To open the account required a link to a normal bank account with a monthly savings direct debit from that account to the ING account. Their account set-up software didn't allow that bit to be circumvented. I suppose that now the account is set up, I can cancel the direct debit savings element. All I wanted was somewhere to dump some money.
Reply to
james
In message , Derek F writes
Thanks, Derek. You've just jabbed a hot needle into something that's been worrying me. I suppose I could write out full instructions, complete with customer refs, IB numbers, account nicknames (whatever they are) passwords etc. Risky! Jf
Reply to
james
I jokingly recorded (many years ago) a tape to be played at my funeral and made references on it to offshore accounts. Now I should perhaps update it to include internet banking and my Betfair account:-) Seriously details of things like that should be included in wills. Derek.
Reply to
Derek F
james said
No not nicknames and passwords, just a list of the financial institutions and account numbers.
When someone dies you just write to the institutions with as much information as they will need to identify the account and go from there - the deceased name and address will possibly be enough so the key is knowing where the money is.
They certainly do not expect passwords, and it would be risky to send them.
Reply to
Freda
In message , Derek F writes
Well... If you remember that solicitors are lawyers... Or think about a will reading and last one out of the office is a plonker... Jf
Reply to
james
Without a hint of irony, james astounded uk.finance on 04 Apr 2004 by announcing:
So which banks do you find thrilling?
Reply to
Alex
I think you mean no frills.

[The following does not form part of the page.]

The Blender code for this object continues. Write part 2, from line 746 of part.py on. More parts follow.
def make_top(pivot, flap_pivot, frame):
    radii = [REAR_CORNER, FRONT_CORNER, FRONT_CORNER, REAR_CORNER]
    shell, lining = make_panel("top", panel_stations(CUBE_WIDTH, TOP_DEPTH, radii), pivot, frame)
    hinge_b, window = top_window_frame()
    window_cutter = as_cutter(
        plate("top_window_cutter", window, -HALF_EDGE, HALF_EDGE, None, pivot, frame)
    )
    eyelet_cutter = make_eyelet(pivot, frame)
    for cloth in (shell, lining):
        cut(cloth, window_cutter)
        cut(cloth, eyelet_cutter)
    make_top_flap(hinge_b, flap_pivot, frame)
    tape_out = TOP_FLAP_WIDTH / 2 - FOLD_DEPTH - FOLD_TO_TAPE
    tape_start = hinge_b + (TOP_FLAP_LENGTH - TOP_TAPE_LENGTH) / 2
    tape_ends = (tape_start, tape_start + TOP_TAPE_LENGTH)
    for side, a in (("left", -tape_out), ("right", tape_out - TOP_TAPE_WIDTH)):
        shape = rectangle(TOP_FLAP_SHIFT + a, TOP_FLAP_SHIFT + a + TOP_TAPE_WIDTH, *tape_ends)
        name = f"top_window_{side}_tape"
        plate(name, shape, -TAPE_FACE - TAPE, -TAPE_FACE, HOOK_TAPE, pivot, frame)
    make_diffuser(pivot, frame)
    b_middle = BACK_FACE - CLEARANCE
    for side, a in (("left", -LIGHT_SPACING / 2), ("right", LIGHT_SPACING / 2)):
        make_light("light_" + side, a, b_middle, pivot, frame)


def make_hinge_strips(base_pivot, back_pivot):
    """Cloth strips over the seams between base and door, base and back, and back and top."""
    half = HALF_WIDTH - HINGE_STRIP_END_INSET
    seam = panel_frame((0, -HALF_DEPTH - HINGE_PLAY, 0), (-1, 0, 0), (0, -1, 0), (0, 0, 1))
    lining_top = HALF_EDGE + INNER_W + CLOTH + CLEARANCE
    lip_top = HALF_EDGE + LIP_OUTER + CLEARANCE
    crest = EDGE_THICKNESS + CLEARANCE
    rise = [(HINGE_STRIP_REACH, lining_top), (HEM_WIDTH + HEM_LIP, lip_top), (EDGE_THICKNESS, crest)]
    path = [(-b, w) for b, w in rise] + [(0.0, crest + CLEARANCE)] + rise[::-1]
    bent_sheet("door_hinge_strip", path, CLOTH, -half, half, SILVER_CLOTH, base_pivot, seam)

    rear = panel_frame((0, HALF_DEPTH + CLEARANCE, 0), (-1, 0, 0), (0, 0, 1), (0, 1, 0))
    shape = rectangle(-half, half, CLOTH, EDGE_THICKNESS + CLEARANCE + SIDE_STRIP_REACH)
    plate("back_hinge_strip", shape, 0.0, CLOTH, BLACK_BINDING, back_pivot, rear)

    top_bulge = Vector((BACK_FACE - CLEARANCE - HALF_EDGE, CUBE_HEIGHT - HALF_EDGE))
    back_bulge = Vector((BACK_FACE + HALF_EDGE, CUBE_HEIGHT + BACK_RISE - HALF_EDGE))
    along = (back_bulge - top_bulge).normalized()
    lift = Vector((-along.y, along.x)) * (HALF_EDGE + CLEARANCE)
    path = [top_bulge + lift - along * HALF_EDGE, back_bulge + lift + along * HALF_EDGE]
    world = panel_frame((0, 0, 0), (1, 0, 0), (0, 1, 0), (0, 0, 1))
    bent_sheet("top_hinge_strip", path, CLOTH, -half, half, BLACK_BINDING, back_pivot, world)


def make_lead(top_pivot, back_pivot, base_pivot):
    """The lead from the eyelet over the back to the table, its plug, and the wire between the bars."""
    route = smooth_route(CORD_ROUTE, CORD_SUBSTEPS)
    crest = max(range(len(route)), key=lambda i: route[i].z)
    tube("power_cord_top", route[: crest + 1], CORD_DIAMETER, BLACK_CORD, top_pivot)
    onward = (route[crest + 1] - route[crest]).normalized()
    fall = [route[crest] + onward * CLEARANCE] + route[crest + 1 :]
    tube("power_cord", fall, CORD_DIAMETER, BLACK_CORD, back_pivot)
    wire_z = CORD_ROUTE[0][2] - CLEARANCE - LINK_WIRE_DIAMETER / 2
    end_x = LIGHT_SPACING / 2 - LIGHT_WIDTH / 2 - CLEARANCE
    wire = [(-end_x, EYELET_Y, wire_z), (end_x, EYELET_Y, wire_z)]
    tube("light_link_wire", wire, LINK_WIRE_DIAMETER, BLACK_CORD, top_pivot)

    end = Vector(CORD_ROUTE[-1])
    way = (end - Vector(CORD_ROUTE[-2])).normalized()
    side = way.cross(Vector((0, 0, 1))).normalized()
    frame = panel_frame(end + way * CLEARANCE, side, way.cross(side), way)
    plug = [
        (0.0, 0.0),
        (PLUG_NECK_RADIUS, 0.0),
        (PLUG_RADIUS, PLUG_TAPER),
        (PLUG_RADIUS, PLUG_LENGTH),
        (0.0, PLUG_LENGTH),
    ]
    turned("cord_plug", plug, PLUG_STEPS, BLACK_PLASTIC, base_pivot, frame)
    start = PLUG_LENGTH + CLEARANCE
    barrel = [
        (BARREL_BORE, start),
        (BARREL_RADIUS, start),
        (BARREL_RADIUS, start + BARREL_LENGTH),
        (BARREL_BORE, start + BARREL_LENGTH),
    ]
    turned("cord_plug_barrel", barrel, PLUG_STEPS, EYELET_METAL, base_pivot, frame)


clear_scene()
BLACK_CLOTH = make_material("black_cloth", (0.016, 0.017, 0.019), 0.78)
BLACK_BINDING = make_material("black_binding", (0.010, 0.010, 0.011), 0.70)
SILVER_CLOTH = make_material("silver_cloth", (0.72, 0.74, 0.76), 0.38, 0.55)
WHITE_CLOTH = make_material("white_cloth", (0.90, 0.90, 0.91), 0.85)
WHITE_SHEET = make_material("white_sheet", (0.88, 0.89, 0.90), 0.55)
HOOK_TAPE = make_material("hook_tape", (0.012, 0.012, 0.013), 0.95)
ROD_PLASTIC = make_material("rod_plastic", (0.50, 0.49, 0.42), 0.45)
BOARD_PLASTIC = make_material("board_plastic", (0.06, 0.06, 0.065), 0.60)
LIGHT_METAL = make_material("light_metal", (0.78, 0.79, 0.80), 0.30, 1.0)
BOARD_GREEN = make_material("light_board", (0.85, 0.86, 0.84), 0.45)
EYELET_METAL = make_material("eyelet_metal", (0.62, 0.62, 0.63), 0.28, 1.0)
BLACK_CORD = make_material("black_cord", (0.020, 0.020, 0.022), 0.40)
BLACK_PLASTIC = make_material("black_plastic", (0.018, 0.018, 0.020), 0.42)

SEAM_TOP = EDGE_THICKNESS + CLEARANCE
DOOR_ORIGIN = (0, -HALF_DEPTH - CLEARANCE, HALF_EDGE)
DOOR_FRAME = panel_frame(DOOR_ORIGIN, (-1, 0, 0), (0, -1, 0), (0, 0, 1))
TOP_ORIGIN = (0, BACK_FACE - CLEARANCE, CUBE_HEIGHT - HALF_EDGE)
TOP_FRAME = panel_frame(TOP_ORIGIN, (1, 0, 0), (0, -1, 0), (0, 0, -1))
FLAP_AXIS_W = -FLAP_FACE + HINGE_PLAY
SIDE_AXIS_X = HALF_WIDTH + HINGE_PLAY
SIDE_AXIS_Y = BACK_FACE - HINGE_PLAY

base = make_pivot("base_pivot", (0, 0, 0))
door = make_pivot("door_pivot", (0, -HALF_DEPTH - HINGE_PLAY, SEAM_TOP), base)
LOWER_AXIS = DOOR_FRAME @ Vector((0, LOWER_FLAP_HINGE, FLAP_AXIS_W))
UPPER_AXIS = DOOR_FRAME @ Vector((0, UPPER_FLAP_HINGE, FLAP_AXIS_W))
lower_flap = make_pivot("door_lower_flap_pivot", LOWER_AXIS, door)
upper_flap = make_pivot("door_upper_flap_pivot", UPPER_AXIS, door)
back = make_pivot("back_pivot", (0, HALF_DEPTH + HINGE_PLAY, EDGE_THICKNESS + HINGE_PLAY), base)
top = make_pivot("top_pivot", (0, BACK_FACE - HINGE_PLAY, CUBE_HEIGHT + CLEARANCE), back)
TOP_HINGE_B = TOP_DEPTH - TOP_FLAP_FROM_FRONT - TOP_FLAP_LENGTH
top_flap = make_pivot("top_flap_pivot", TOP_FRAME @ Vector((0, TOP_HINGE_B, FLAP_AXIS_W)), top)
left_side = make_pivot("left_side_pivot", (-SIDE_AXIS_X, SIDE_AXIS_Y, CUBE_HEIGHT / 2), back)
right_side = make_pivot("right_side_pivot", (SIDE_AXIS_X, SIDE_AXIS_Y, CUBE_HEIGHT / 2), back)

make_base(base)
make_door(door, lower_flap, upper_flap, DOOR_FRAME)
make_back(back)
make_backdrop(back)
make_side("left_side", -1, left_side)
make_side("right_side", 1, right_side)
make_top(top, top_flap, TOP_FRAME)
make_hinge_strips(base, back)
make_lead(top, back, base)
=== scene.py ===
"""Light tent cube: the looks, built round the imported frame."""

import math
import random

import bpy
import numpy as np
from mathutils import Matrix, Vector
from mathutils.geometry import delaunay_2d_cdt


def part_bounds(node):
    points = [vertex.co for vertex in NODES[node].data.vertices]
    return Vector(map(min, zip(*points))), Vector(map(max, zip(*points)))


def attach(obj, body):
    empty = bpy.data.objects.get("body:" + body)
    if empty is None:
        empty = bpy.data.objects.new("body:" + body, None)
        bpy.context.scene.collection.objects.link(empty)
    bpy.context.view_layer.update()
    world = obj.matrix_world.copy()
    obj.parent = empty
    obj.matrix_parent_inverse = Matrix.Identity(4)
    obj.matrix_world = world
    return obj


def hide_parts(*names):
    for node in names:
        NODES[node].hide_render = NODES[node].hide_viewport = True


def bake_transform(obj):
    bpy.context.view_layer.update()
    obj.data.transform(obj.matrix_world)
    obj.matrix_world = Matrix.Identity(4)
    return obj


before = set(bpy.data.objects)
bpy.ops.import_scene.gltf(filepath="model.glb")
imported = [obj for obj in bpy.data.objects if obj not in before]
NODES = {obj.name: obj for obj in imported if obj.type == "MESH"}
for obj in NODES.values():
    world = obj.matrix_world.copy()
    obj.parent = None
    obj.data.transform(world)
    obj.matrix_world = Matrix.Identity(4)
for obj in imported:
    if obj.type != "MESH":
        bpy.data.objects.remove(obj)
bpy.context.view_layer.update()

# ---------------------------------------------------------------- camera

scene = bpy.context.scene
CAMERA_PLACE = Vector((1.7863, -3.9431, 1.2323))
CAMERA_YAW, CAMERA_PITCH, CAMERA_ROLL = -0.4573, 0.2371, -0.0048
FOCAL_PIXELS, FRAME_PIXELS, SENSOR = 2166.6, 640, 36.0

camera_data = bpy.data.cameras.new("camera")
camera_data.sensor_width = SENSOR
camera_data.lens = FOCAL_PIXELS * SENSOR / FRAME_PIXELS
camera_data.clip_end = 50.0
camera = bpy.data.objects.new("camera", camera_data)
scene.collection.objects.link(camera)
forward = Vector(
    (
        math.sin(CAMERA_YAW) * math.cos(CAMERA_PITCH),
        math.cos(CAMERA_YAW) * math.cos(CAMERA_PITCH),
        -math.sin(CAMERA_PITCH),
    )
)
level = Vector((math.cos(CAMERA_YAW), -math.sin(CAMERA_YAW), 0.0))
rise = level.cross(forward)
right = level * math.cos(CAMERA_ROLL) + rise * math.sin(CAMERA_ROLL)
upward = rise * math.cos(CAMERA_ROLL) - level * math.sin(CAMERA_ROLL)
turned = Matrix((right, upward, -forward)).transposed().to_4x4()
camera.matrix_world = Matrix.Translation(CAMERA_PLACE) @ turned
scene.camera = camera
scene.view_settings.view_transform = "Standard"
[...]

If you want a thrill, I suppose you should invest in pork belly futures.
You are mistaken, and I know, because I have one too. You don't have to set up a monthly direct debit for a specified amount each month, though you may do if you wish. The basic requirement is for a variable open ended DD, which is for the purpose of making "on demand" transfers.

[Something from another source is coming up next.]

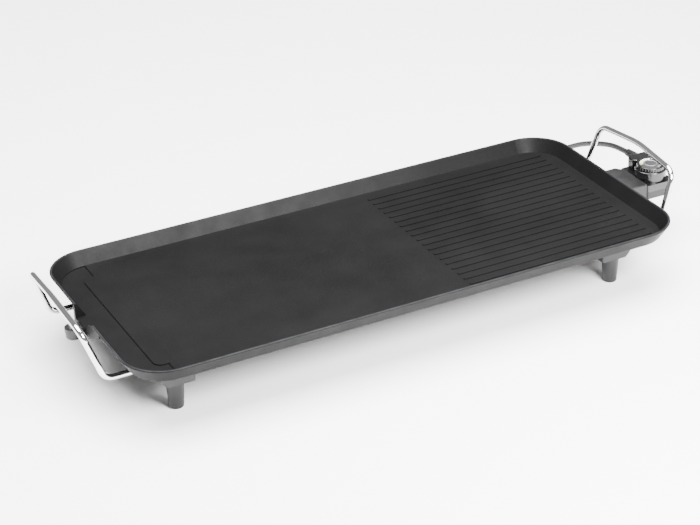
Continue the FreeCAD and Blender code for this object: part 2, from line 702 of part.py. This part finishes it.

This is because the normal method of transferring a sum from the "real" bank account to ING savings account is not to push the money from the main bank account, but to ask ING to pull it, using the "move money" button on their menu.
You don't want to cancel it with your bank unless you want to lose the ability to dump more money into it should the opportunity arise. You want to cancel the regular pull instruction at ING's end.
Reply to
Ronald Raygun
In message , Alex writes
Secluded, grassy ones, with a pretty teller who provides instant access, doesn't have a fixed endowment policy, and accepts deposits without proof of identity. Jf
Reply to
james
In message , Ronald Raygun writes of ING DIRECT:
Many thanks for the enlightenment. It seemed when going through the on-line hurdles that a direct debit link was required.
That makes sense. I suppose their request to start the account by sending them a cheque meant that the cheque also served as an element in proof of identity.
Succinctly put. Your plain English 'push-pull' abilities are needed by the bank. None of the above was made that clear on their website.
As someone commented earlier, I await with interest (sic) to see if ING's rates have a 'honeymoon' period and are allowed to stagnate through several interest rate rises. One cannot help wondering how much they've soaked up from other banks.
NB: I needed to query by phone last week the non-appearance in the account of a cheque I'd posted to them. I got through to an extremely helpful, English-accented chap who said that they had suffered a slight hiccup and not to worry because "I have a scanned image of the cheque in front of me". From his comment, I presume that they scan cheques received by post for answering queries like mine. I can't believe that OCR has advanced sufficiently to be able to read some of the scrawled cheques I receive.
Reply to
james
[Text interleaved/in conversation order: read to end for all comments] begin quote from Ronald Raygun in uk.finance about: Re: Passbooks .........
I've found it seems to be faster to make deposits by setting up a bill payment or regular transfer option from your main account into the ING account, as the ING DD doesn't seem to kick in on the same day, and then once it does occur, the deposit takes several days to "clear"; whereas a funds transfer vanishes immediately and then turns up, ready for use, in the ING account two days later.
And equally importantly, you'll have no way of making withdrawals from the ING account if you cancel the DD!
Exactly.
Reply to
David Marsh
I doubt that somehow. ING don't push money to your account by making a negative direct debit request. They'll do it by BGC, surely.
Reply to
Ronald Raygun
It is. But it doesn't have to be for regular specified amounts.
Indeed. Oddly enough they don't seem to require anywhere near as much ID as a normal bank would. That's why, I reckon, they need this "link" to a "proper" bank account.
I had assumed that the *only* way to put money in was to ask them to pull it by DD from your proper account, and that they did not need the infrastructure to deal with postal deposits. Unfortunately it seems I was mistaken. It's fuddy-duddies like you who'll be responsible if rising costs force them to cut their honeymoon rate. Best stick with the High Street, old chap, with those well-endowed instant-access dolly birds.
Reply to
Ronald Raygun
In message , Ronald Raygun writes of ING Direct:
I don't understand. What's fuddy-duddish about paying cheques into a bank account?
Reply to
james
It's too traditional. With-it folk operate their fancy account by letting their finger dance across their keyboard, not by writing a cheque and posting it [and if it's someone else's cheque payable to them, they "launder" it through their trad account first].
As I said, I misunderstood and originally assumed the only way the ING account could be fed was by transfer from the linked "real" bank account, and that the consequent ability to dispense with the "traditional" cheques-and-cash-in processing facilities would help keep their costs down and depositor interest rates high.
Reply to
Ronald Raygun
In message , Ronald Raygun writes
We've discussed this before,
The existence of the DD proves the source account, which must therefore be the recipient account.